基于GASF变换和深度学习的柑橘内部品质分析

doi:10.13733/j.jcam.issn.2095-5553.2025.04.020

摘要/Abstract

摘要： 针对现有柑橘内部品质无损检测模型存在的光谱信息丢失、检测精度不高等问题，提出一种基于格拉姆角和场(GASF)变换和深度学习的内部品质无损定性分析方法。通过GASF变换将采集柑橘的可见—近红外慢透射一维光谱数据转换为二维图像，将移动平均平滑(MA)、标准正态变换(SNV)等预处理方法作为数据增强方法实现数据扩充。设计二维卷积神经网络(2D—CNN)模型并加入卷积注意力机制模块(CBAM)以提高模型对GASF图像的特征提取能力。结果表明，与传统机器学习模型支持向量机(SVM)、随机森林(RF)相比，神经网络模型对光谱信息提取能力更强，预测准确率更高。SVM和RF预测准确率分别为84.85%和81.82%，2D—CNN预测准确率为87.88%，加入CBAM后预测准确率提高至93.94%。GASF变换可将神经网络在图像处理中的优势引入可见—近红外光谱分析中，为水果内部品质无损检测提供新思路和理论参考。

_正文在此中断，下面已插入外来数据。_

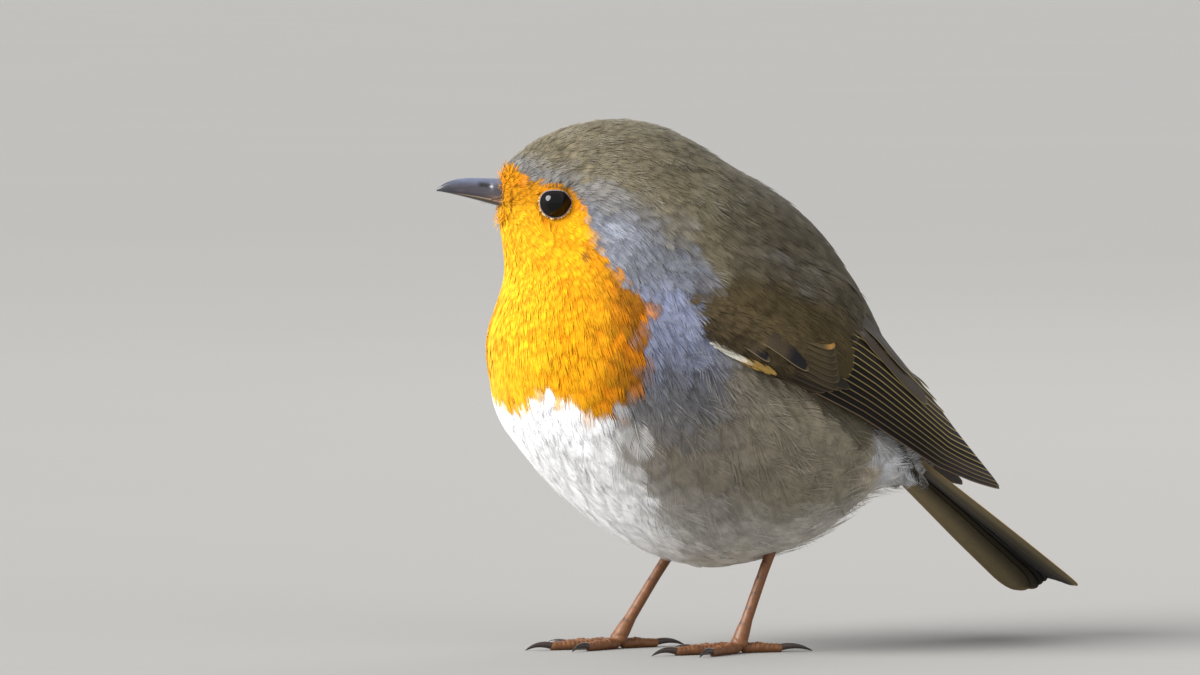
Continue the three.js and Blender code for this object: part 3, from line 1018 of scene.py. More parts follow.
@dataclass(frozen=True)
class Barbs:
    """How a feather's barbs are made: solid slivers, each pointed at both ends."""

    pairs: int
    width: float
    thick: float = 0.45  # as a share of the width
    rings: tuple[float, ...] = (0.5,)  # where a barb has corners along its length
    loose: float = 1.0  # how unevenly the barbs lie
    tone: float = 0.07  # how much they vary in lightness
    spine: float = 0.56  # the share of the shaft that they leave from
    mess: float = 0.0  # how far the feather is a loose lock of strands
    curve: float = 0.4  # how round a barb is shaded

    def faces(self) -> Array:
        """Number one barb's triangles, which point outwards.

        Returns:
            Triangles, (m, 3).
        """
        rows: list[tuple[int, ...]] = []
        last = 1 + 3 * len(self.rings)
        for i in range(3):
            j = (i + 1) % 3
            rows.append((0, 1 + i, 1 + j))
            for k in range(len(self.rings) - 1):
                a, b, c, d = 1 + 3 * k + i, 1 + 3 * k + j, 4 + 3 * k + i, 4 + 3 * k + j
                rows += [(a, c, d), (a, d, b)]
            rows.append((last - 3 + i, last, last - 3 + j))
        return np.array(rows)

    def _spread(self, width: Array, rng: Rng) -> tuple[Array, Array, Array, Array]:
        """Draw how the barbs of each feather spread.

        Args:
            width: The feathers' widths, (n, 1).
            rng: The source of chance.

        Returns:
            Where each barb starts and ends along its feather, how far across it reaches, and its stray.
        """
        n, per = len(width), 2 * self.pairs
        order = (np.arange(per) // 2 + 0.5) / self.pairs
        side = np.where(np.arange(per) % 2, 1.0, -1.0)
        g = np.clip(order + rng.normal(0.0, 0.3 / self.pairs, (n, per)) * self.loose, 0.01, 0.995)
        chance = rng.normal(size=(4, n, per)) * self.loose
        root = 0.02 + self.spine * g
        end = 0.38 + 0.62 * np.sin(0.5 * math.pi * g) + 0.035 * chance[0]
        reach = side * 0.5 * width * np.cos(0.5 * math.pi * g) ** 0.8 * (1.0 + 0.1 * chance[1])
        reach = reach + 0.03 * width * chance[2]
        free = rng.random((3, n, per))
        root, end = mix(root, 0.3 * free[0], self.mess), mix(end, 0.62 + 0.38 * free[1], self.mess)
        reach = mix(reach, width * (free[2] - 0.5), self.mess)
        root[:, 0], end[:, 0], reach[:, 0] = 0.05, 0.96, 0.0
        return root, end, reach, chance[3]

    @staticmethod
    def _corners(stations: Array, rings: Array) -> Array:
        """Join every barb's root, its rings' corners and its tip, (n, barbs, corners, values)."""
        rings = rings.reshape(*stations.shape[:2], -1, stations.shape[-1])
        return np.concatenate([stations[:, :, :1], rings, stations[:, :, -1:]], axis=2)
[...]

关键词: 柑橘, 格拉姆角和场, 深度学习, 可见—近红外光谱, 卷积注意力机制

Abstract: Aiming at the problems of spectral information loss and low detection accuracy in the current citrus fruit internal quality inspection model, a new method based on Gramian Angular Summation Field (GASF) transformation and deep learning was proposed for non‑destructive qualitative analysis of internal citrus fruit quality. Through GASF transformation, the collected one‑dimensional spectra data in the visible‑near infrared range of citrus fruits are converted into two‑dimensional images. The data are augmented by Moving Average (MA), Standard Normal Variate (SNV) and others preprocessing methods. A two‑dimensional Convolutional Neural Network (2D—CNN) model is designed, incorporating a Convolutional Block Attention Module (CBAM) to enhance the model's feature extraction capabilities from GASF images. Experimental results reveal that, compared to traditional machine learning models such as Support Vector Machine (SVM) and Random Forest (RF), the neural network model exhibits stronger spectral information extraction capability and higher predictive accuracy. The prediction accuracy of SVM and RF are 84.85% and 81.82% respectively. The predictive accuracy of 2D—CNN is reported as 87.88%, which increases to 93.94% with the incorporation of CBAM. The study indicates that GASF transformation effectively introduces the advantages of neural networks in image processing into visible‑near infrared spectral analysis, offering new insights and theoretical references for non‑destructive internal fruit quality inspection.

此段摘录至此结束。